Getting a van is one thing. But learning to drive the damn thing is another. I put it in Drive and cautiously—extremely, hilariously, grandma-style cautiously—eased it out of its parking spot and into the morning traffic. I felt the frantic, urgent push of the cars zooming just past me on both sides. I was aware of every blind spot on the van, and wondered out loud if I was about to scrape into something every time my right side got too close. There was no rearview mirror, so changing lanes in traffic became a guessing game, based on empirical evidence from my side mirrors and a whole lot of impromptu praying. I resisted the urge to close my eyes and use the Force.
Now, lest you think I spend my whole life as a whimpering ball of anxiety, a little bit of explanation is in order:
I hadn’t owned a vehicle, or driven one consistently, in fifteen years. To most people in America, that must sound like blasphemy. But in the places I’ve lived—New York City for the past ten years, and San Francisco for five before that—it’s not that unusual. In fact, in both those towns, having a car can be a real pain in the ass. My daily routine, for nearly half my life now, has revolved around public transportation, or the occasional rental when I was out of town. And every time I rented a car, there was that hilarious first-day-of-driver’s-ed moment when you realize that a ton of rolling, rumbling metal is in your hands, and you’re terrifyingly aware of how fast it’s actually moving. Then all the old muscle memory kicks in, the senses dull, and within a mile you’re steering with no hands, trying to figure out how the stereo works and griping about the lack of pickup. ?But when you haven’t driven in a year or two, those first five minutes can be a real bitch.

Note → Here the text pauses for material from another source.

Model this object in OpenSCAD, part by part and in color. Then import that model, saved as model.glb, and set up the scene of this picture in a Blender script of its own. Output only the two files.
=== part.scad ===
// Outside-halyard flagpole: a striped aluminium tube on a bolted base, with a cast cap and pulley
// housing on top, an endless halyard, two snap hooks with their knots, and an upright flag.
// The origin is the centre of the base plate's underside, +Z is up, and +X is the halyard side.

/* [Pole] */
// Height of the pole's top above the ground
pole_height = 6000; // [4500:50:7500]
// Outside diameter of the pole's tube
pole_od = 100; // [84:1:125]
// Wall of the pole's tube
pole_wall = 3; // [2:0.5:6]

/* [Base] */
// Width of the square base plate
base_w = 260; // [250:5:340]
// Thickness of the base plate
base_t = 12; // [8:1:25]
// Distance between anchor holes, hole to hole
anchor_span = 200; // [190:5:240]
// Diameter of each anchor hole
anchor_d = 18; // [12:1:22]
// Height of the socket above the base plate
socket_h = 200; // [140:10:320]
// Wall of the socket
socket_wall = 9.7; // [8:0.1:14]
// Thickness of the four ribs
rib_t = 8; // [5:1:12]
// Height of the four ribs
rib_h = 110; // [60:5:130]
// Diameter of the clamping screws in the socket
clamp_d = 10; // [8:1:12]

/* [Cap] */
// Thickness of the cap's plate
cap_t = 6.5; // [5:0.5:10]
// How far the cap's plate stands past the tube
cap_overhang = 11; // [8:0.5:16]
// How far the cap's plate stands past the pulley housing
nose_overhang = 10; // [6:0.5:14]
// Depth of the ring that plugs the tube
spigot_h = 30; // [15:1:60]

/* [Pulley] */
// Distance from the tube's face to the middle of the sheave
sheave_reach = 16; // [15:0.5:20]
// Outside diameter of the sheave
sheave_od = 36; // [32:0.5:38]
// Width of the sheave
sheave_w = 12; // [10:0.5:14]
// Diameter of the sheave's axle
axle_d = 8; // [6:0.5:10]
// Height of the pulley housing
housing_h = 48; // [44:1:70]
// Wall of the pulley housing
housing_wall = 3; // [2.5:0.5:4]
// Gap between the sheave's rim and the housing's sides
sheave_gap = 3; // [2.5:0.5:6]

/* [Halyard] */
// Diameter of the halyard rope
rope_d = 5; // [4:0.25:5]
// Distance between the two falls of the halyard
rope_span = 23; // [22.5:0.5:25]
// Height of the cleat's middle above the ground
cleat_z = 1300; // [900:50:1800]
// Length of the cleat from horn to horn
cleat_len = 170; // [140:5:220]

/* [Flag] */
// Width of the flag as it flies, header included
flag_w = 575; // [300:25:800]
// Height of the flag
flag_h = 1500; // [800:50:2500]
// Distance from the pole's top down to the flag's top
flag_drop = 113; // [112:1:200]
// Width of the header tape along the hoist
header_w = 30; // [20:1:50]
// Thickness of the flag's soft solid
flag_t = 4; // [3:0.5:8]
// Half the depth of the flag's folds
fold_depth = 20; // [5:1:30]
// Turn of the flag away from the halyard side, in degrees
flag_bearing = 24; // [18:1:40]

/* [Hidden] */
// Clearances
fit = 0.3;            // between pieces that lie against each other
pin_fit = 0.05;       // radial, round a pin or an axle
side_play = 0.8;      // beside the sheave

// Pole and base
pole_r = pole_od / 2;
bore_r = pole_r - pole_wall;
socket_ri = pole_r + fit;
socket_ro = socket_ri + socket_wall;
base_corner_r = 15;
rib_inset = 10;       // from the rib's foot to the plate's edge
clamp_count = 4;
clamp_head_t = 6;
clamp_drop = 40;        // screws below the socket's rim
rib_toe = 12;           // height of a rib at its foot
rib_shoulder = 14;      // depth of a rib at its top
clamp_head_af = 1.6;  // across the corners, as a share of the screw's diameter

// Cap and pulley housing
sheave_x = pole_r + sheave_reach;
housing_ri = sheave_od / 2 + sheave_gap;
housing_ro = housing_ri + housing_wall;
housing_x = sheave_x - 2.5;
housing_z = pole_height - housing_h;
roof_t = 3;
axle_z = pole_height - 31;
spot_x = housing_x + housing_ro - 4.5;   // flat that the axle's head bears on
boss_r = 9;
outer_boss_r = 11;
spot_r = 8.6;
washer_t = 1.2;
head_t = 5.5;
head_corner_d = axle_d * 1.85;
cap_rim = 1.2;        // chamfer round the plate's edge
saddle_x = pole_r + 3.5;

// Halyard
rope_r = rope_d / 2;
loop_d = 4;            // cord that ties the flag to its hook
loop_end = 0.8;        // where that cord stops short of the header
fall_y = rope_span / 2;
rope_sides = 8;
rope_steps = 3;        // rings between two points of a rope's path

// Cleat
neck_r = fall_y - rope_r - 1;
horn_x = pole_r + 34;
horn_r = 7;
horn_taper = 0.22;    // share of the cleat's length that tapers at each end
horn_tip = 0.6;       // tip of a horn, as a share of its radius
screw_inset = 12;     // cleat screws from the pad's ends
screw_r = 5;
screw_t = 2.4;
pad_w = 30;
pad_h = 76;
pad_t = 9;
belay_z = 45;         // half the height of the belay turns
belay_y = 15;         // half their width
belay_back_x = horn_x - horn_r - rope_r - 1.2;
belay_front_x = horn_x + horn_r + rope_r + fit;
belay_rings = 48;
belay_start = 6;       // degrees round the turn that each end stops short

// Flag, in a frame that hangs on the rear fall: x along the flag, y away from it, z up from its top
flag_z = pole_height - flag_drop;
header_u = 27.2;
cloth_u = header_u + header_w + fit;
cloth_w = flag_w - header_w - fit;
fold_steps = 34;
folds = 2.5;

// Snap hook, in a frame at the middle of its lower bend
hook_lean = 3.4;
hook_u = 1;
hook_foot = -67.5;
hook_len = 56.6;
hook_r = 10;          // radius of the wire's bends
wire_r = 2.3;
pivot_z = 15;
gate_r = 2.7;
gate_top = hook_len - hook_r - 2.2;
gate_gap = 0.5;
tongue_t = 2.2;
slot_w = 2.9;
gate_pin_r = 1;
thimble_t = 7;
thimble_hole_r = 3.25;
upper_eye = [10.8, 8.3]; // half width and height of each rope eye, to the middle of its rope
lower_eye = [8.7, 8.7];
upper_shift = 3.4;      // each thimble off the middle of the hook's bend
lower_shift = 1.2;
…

I should also explain that, here in New York City, driving is a whole other experience. I learned to drive in Michigan, where—even in the cities—the roads are spacious, there’s always parking, and people do quaint little things like let you into their lane when you’re merging, or slow down for stop signs, or even wave you ahead of them for no good reason except their own innate sense of humility and public good. New York, on the other hand, is just too damn busy for all that. We’ve got just under 4 million cars on the streets, and, at any given time, a good portion of them are hell-bent on getting somewhere else. “Aggressive driving” might be the polite word for it. In most cases, “batshit insane” applies just as well. People go as fast as possible, whenever possible. Cutting off—sometimes the wrong way, across four lanes—is a competitive event. And parking is a fine art. Unless you can shell out $250-$500 a month for your own parking space (No, I’m not making those numbers up), you learn quickly how to park on the street. That means driving around until you find a spot, then figuring out a way to shoehorn your vehicle into the space between two others (no small feat in a full-size van), and then trying to remember what time and day of the week you have to come back and move it before the dreaded Sanitation cops write you a ticket. In the months since getting my van, I’ve learned to roll with this whole process, and even enjoy it a little bit. But that first day was pretty damn rough.

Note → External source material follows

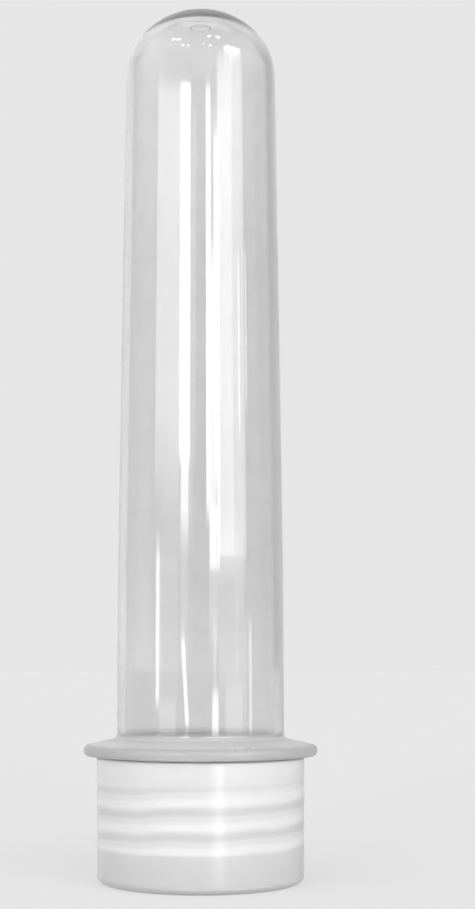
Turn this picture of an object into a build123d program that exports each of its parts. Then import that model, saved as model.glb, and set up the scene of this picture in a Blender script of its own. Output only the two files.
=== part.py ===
from build123d import *

import os
from math import atan2, cos, degrees, radians, sin, tan

# A clear moulded test tube with a screw cap, standing on its cap with the round end up.
# Z is up and runs along the axis. The origin is the centre of the cap's underside.
# Three pieces: the tube (round end, body, support flange and threaded neck in one moulding),
# the screw cap that it stands on, and the soft sealing liner that lies inside the cap.

# ---- Driving dimensions, in millimetres and degrees ----

overall_height = 127.85         # underside of the cap to the gate mark on the round end

# tube
tube_radius = 11.85             # outside, on the straight stretch above the flange
tube_wall = 1.2
straight_length = 25.0          # flange to where the body starts to taper
body_taper = 0.5                # degrees a side, towards the round end
dome_flattening = 2.0           # how much lower the round end is than the tube's radius
dome_shoulder_drop = 1.2        # and how much smaller its shoulder's radius is than that
dome_tip_wall = 2.0
gate_mark_radius = 1.6
gate_mark_height = 0.1

# support flange
flange_overhang = 1.8           # past the cap's mouth
flange_rim_thickness = 1.4
flange_root_thickness = 2.45
flange_rim_rounding = 0.65
flange_root_fillet = 0.8

# threaded neck
neck_length = 15.2              # lip to flange
neck_wall = 1.8                 # under the thread
lip_rounding = 0.4
thread_pitch = 3.18
thread_height = 0.85
thread_foot = 1.7               # width of the ridge where it leaves the neck
thread_crest = 0.8              # width of the ridge at its top
thread_rounding = 0.2
thread_run_in = 22.0            # degrees over which each end of a ridge slopes away
neck_thread_start = 2.7         # lip to the middle of the ridge where it begins
neck_thread_end = 4.1           # flange to the middle of the ridge where it ends
neck_thread_angle = 140.0       # where it begins, in degrees about Z from +X towards +Y

# screw cap
cap_plate = 1.2
cap_wall = 1.0                  # at the closed end
cap_draft = 0.7                 # degrees
cap_corner_rounding = 1.1
cap_mouth_rounding = 0.3
cap_to_flange_gap = 0.2
cap_thread_lag = 70.0           # where its ridge begins, in degrees past the neck's
cap_thread_end = 3.0            # mouth to the middle of the ridge where it ends
recess_margin = 1.6             # rim left round the recess in the underside
recess_depth = 0.25
recess_mark_radius = 1.2
recess_mark_height = 0.15

# sealing liner
liner_thickness = 1.0
liner_edge_gap = 0.3            # to the cap's wall all round
liner_chamfer = 0.15
bead_height = 0.45              # how far the bead that keeps the liner in stands out
bead_gap = 0.1                  # liner to bead

# clearances of the thread
radial_clearance = 0.2          # crest to root, both ways
flank_clearance = 0.15          # along the axis, on the flank that carries the load

# ---- Places and sizes that follow ----

bore_radius = tube_radius - tube_wall
neck_root_radius = bore_radius + neck_wall
neck_crest_radius = neck_root_radius + thread_height
cap_inner_radius = neck_crest_radius + radial_clearance
cap_crest_radius = neck_root_radius + radial_clearance
cap_base_radius = cap_inner_radius + cap_wall

lip_z = cap_plate + liner_thickness
flange_z = lip_z + neck_length
cap_height = flange_z - cap_to_flange_gap
cap_mouth_radius = cap_base_radius + cap_height * tan(radians(cap_draft))
flange_radius = cap_mouth_radius + flange_overhang
flange_top_z = flange_z + flange_root_thickness
taper_z = flange_top_z + straight_length
dome_height = tube_radius - dome_flattening
dome_shoulder_radius = dome_height - dome_shoulder_drop
dome_tip_z = overall_height - gate_mark_height
dome_z = dome_tip_z - dome_height
dome_radius = tube_radius - (dome_z - taper_z) * tan(radians(body_taper))

liner_radius = cap_inner_radius - liner_edge_gap
recess_radius = cap_base_radius - cap_corner_rounding - recess_margin

# The cap's ridge bears on the flange side of the neck's ridge, so that screwing the cap on
# pulls the lip against the liner.
flank_slope = (thread_foot - thread_crest) / 2 / thread_height
ridge_offset = thread_foot - flank_slope * (thread_height + radial_clearance) + flank_clearance
ridge_sink = 0.3                # how far a ridge reaches into the wall that carries it
neck_ridge_z = lip_z + neck_thread_start
neck_thread_turns = (flange_z - neck_thread_end - neck_ridge_z) / thread_pitch
cap_ridge_z = neck_ridge_z + ridge_offset + thread_pitch * cap_thread_lag / 360
cap_thread_turns = (cap_height - cap_thread_end - cap_ridge_z) / thread_pitch

near = 0.01                     # corners within this distance of a position lie at it


def corners_at(sketch, axis, position):
    """The corners of a sketch that lie at one position along an axis."""
    return sketch.vertices().filter_by_position(axis, position - near, position + near)


def ridge_section(wall_radius, outward):
    """The thread ridge cut through the axis, standing on a wall; its middle is at height 0."""
    foot_radius = wall_radius - outward * ridge_sink
    crest_radius = wall_radius + outward * thread_height
    foot_half_width = thread_foot / 2 + ridge_sink * flank_slope
    with BuildSketch(Plane.XZ) as section:
        with BuildLine():
            Polyline(
                (foot_radius, -foot_half_width),
                (crest_radius, -thread_crest / 2),
                (crest_radius, thread_crest / 2),
                (foot_radius, foot_half_width),
                close=True,
            )
        make_face()
        fillet(corners_at(section, Axis.X, crest_radius), thread_rounding)
    return section.sketch


def thread_ridge(wall_radius, outward, turns):
    """A helical ridge that begins over +X at height 0 and slopes away into the wall at both ends.

    outward is 1 for a ridge on the outside of a wall and -1 for one on the inside.
    """
    rise = turns * thread_pitch
    foot_radius = wall_radius - outward * ridge_sink / 2
    crest_radius = wall_radius + outward * (thread_height + ridge_sink / 2)
    clear_radius = wall_radius + outward * 3 * thread_height
    with BuildPart() as ridge:
        with BuildLine() as path:
            Helix(pitch=thread_pitch, height=rise, radius=wall_radius)
        sweep(ridge_section(wall_radius, outward), path=path.line, is_frenet=True)
        for end_angle, end_z, inward_turn in ((0, 0, 1), (360 * turns, rise, -1)):
            run_in = radians(inward_turn * thread_run_in)
            foot = radians(end_angle)
            with BuildSketch(Plane.XY.offset(end_z - thread_pitch / 2)):
                with BuildLine():
                    Polyline(
                        (foot_radius * cos(foot), foot_radius * sin(foot)),
                        (crest_radius * cos(foot + run_in), crest_radius * sin(foot + run_in)),
                        (clear_radius * cos(foot + run_in), clear_radius * sin(foot + run_in)),
                        (clear_radius * cos(foot - run_in), clear_radius * sin(foot - run_in)),
                        close=True,
                    )
                make_face()
            extrude(amount=thread_pitch, mode=Mode.SUBTRACT)
    return ridge.part


def dome_profile(side_wall, tip_wall=0):
    """Half the round end's outline: a shoulder arc tangent to a flatter crown arc.

    It is the outside with no walls given, and the inside with them.
    """
    height = dome_height - tip_wall
    shoulder = dome_shoulder_radius - side_wall
    shoulder_x = dome_radius - side_wall - shoulder
    crown = (shoulder_x**2 + height**2 - shoulder**2) / (2 * (height - shoulder))
    crown_z = dome_z + height - crown
    shoulder_turn = degrees(atan2(dome_z - crown_z, shoulder_x))
    CenterArc((shoulder_x, dome_z), shoulder, 0, shoulder_turn)
    CenterArc((0, crown_z), crown, shoulder_turn, 90 - shoulder_turn)


# ---- Tube ----

neck_ridge = thread_ridge(neck_root_radius, 1, neck_thread_turns)
neck_ridge_place = Location((0, 0, neck_ridge_z), (0, 0, neck_thread_angle))

with BuildPart() as tube:
    with BuildSketch(Plane.XZ) as wall:
        with BuildLine():
            Polyline(
                (bore_radius, lip_z),
                (neck_root_radius, lip_z),
                (neck_root_radius, flange_z),
                (flange_radius, flange_z),
                (flange_radius, flange_z + flange_rim_thickness),
                (tube_radius, flange_top_z),
                (tube_radius, taper_z),
                (dome_radius, dome_z),
            )
            dome_profile(0)
            Line((0, dome_tip_z), (0, dome_tip_z - dome_tip_wall))
            dome_profile(tube_wall, dome_tip_wall)
            Polyline(
                (dome_radius - tube_wall, dome_z), (bore_radius, taper_z), (bore_radius, lip_z)
            )
        make_face()
        fillet(corners_at(wall, Axis.Y, lip_z), lip_rounding)
        fillet(corners_at(wall, Axis.X, flange_radius), flange_rim_rounding)
        fillet(corners_at(wall, Axis.Y, flange_top_z), flange_root_fillet)
    revolve(axis=Axis.Z)
    with Locations((0, 0, dome_tip_z - dome_tip_wall / 2)):
        Cylinder(
            gate_mark_radius,
            dome_tip_wall / 2 + gate_mark_height,
            align=(Align.CENTER, Align.CENTER, Align.MIN),
        )
    with Locations(neck_ridge_place):
        add(neck_ridge)
tube.part.label = "tube"

# ---- Screw cap ----

cap_ridge = thread_ridge(cap_inner_radius, -1, cap_thread_turns)
cap_ridge_place = Location((0, 0, cap_ridge_z), (0, 0, neck_thread_angle + cap_thread_lag))
bead_z = lip_z + bead_gap + bead_height

with BuildPart() as screw_cap:
    with BuildSketch(Plane.XZ) as shell:
        with BuildLine():
            Polyline(
                (0, recess_depth),
                (recess_radius, recess_depth),
                (recess_radius, 0),
                (cap_base_radius, 0),
                (cap_mouth_radius, cap_height),
                (cap_inner_radius, cap_height),
                (cap_inner_radius, cap_plate),
                (0, cap_plate),
                close=True,
            )
        make_face()
        fillet(corners_at(shell, Axis.X, cap_base_radius), cap_corner_rounding)
        fillet(corners_at(shell, Axis.Y, cap_height), cap_mouth_rounding)
        with Locations((cap_inner_radius, bead_z)):
            Circle(bead_height)
    revolve(axis=Axis.Z)
    with Locations((0, 0, recess_depth - recess_mark_height)):
        Cylinder(
            recess_mark_radius,
            recess_mark_height + cap_plate / 2,
            align=(Align.CENTER, Align.CENTER, Align.MIN),
        )
    with Locations(cap_ridge_place):
        add(cap_ridge)
screw_cap.part.label = "screw_cap"

# ---- Sealing liner ----

with BuildPart() as cap_liner:
    with BuildSketch(Plane.XY.offset(cap_plate)):
        Circle(liner_radius)
    extrude(amount=liner_thickness)
    chamfer(cap_liner.edges(), liner_chamfer)
cap_liner.part.label = "cap_liner"

os.makedirs("parts", exist_ok=True)
for piece in (tube, screw_cap, cap_liner):
    export_step(piece.part, f"parts/{piece.part.label}.step")
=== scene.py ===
import math
from math import cos, pi, radians, sin, tan

import bmesh
import bpy
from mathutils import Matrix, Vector


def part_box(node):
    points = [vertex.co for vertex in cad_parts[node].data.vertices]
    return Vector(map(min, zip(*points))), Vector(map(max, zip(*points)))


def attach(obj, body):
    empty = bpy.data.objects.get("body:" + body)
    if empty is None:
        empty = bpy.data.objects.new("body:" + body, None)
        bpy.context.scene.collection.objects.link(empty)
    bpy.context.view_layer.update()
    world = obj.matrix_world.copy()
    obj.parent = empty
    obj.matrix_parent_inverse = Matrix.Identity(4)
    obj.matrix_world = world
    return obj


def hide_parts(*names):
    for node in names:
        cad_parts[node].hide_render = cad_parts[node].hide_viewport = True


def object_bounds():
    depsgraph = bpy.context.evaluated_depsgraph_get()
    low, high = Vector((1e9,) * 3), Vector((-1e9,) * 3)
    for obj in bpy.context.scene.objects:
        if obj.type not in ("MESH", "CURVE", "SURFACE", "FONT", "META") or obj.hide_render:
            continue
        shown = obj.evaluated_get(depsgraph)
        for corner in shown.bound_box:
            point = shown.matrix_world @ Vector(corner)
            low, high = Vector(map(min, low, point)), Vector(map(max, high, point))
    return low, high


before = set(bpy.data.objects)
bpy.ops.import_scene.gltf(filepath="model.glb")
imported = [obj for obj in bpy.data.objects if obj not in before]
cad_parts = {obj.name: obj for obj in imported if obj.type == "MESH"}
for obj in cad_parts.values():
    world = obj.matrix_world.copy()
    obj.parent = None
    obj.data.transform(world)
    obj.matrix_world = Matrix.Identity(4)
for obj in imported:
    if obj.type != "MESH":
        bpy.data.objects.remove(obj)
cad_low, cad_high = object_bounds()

# A clear moulded test tube that stands upside down on its translucent screw cap.
# Lengths are metres, and mm turns millimetres into them.

mm = 0.001

# ---- Sizes of the three pieces ----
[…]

New York City has a reputation for something else: crime. Sure, it’s nothing close to what it was in the fabled bad old days, but there’s a reason they still put bars and a lock on everything in this town. It’s true that, for a city this size, the auto theft rate is shockingly low and doesn’t even make the top ten list. (For the record, the worst offenders are all out West.) But vandalism—particularly the NYC-born sport of spray-paint tagging—is everywhere. And their favorite targets? Plain white vans. Add to that the fact that you’ve got those 4 million crazy drivers all tooling around, waiting to potentially plow into each other, and the chances are pretty good that, even if you’re just parking your van on the streets of New York every night, something less than desirable is probably going to happen to it.

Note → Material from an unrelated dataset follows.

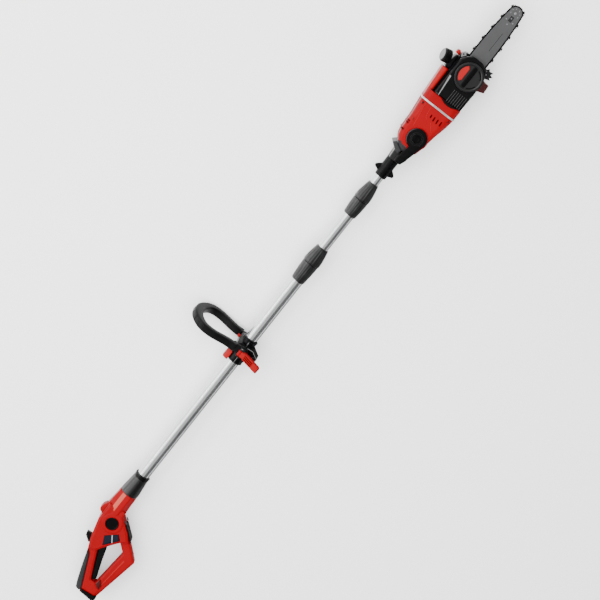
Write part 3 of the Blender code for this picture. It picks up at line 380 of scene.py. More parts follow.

So, when I decided to finally buy a van, I knew that I wanted something used. Not only was it much cheaper, but I had to keep in mind that, at any given moment, one drunk idiot can come careening down the street and destroy my dream vehicle forever. Not to mention the potential for scratches, or theft, or a teenage jackass with a can of Krylon. This also meant that, as much as I would love to own a completely tricked-out, airbrushed show-n-shine quality custom van, the reality would have to be much more humble and street-friendly. My goal, I decided, was to own the ultimate “stealth” van—ragged and innocuous on the outside, but a total luxury pimpmobile within.
It was with all this in mind that I steered my lumbering new baby through the streets of Brooklyn. First, to drop James off. Then to the AutoZone, to pick up various fluids and jumper cables and the all-important coconut air freshener. I’m not ashamed to admit that I spent a good half hour in the parking lot, getting a feel for her, practicing how to back her up without killing anybody, figuring out how to scoot her into a parking space without really being able to see much. Cranking the classic rock station and testing the AC. I circled my neighborhood a few times, dodging construction vehicles and managing to squeeze my way, with half an inch to spare, between a dumpster and a parked semi truck. Finally, I found a coveted Wednesday-to-Wednesday parking spot, only 3 blocks from my house. After about five attempts, I managed to back the van successfully into the spot. And then, I put it in park and I sat there. I listened to the engine rumble, low and steady. The Rolling Stones on the radio. I sat back in my green-fabric captain’s chair, rested my hands on the tilt steering wheel, and breathed deep the odor of stripper-grade fake coconut.
This, I realized, is what it feels like to get what you always wanted.